Lia D. Castro: A cumplicidade refletida
Há um homem deitado no sofá, de costas para o espectador. Há outro homem deitado no sofá — ou seria o mesmo?— sobre o colo de uma mulher, cujas roupas são feitas de pintura e esparadrapos. A mesma cena íntima se repete algumas vezes, num interior geométrico feito de azuis e verdes. Ela lê um livro. Às vezes ele também lê. Há um abajur. Dentro de algumas pinturas, outras pinturas, como um caleidoscópio.

Por meio da repetição — de gestos, cenas, personagens e cores —, a artista Lia D Castro deixa evidente a dimensão reflexiva das pinturas e dos encontros que elas representam, tanto no sentido de espelhamento quanto no de contemplação e pensamento. Em uma delas, há a citação de bell hooks: “O amor é uma combinação de cuidado, compromisso, conhecimento, responsabilidade, respeito e confiança”, que acompanha as bordas da parede. Talvez todos os trabalhos de Castro estejam ancorados no amor. Não o amor burguês, que muitas vezes se confunde com exploração de gênero, mas aquele definido por hooks em Tudo sobre o amor, que é também “um espaço de despertar crítico e de dor” que é ativo, colaborativo e cúmplice — no processo da pintura ou da fotografia, nos encontros e nas trocas sociais, afetivas, financeiras, criativas e criadoras.


Além de artista, Castro é também intelectual, educadora e trabalhadora sexual, entre muitas outras coisas. Os retratos são de seus amantes e clientes, com os quais estabelece uma relação de intimidade e compromisso. Leem juntos. E ela nos convida a adentrar as cenas, como se fôssemos cúmplices daquele momento tranquilo, que em nada lembra o estigma social que recai sobre corpos e corpas dissidentes e sobre trabalhadores/as sexuais.
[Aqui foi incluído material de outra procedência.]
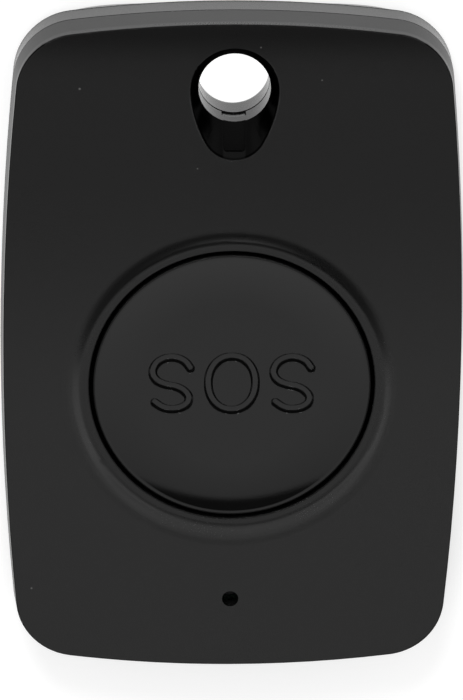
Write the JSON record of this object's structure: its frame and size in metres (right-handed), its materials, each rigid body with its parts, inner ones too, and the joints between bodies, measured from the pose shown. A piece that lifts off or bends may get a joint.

Talvez as obras sejam o inverso de uma sociedade estruturada por hierarquias sociais, raciais, territoriais e de gênero, ou representem o desejo de desmantelar esse “contrato” profundamente violento. É como se restituíssem a humanidade de sujeitos socialmente indesejáveis, repelidos, invisibilizados e mortos. Nas obras de Castro, vemos pessoas atravessadas por histórias e afetos, gente que gosta de descansar, de perder-se em pensamentos e devaneios, de estar perto de objetos bonitos, amigos, amores.
Dito de outra forma, as obras de Lia D Castro são um convite à criação de existências e histórias íntimas, à partilha de um lugar de afeto com as pessoas representadas, à empatia de também sentir vontade de desfrutar um momento de descanso, pausa e preguiça. Talvez elas funcionem como um espelho: nos implicando naquelas histórias como testemunhas de uma série de relações que a sociedade insiste em silenciar. Já não há inocência; as obras nos ensinaram sobre o amor.

— Os trechos acima fazem parte do texto originalmente escrito para a exposição da artista na Galeria Jaqueline Martins, entre fevereiro e março de 2023.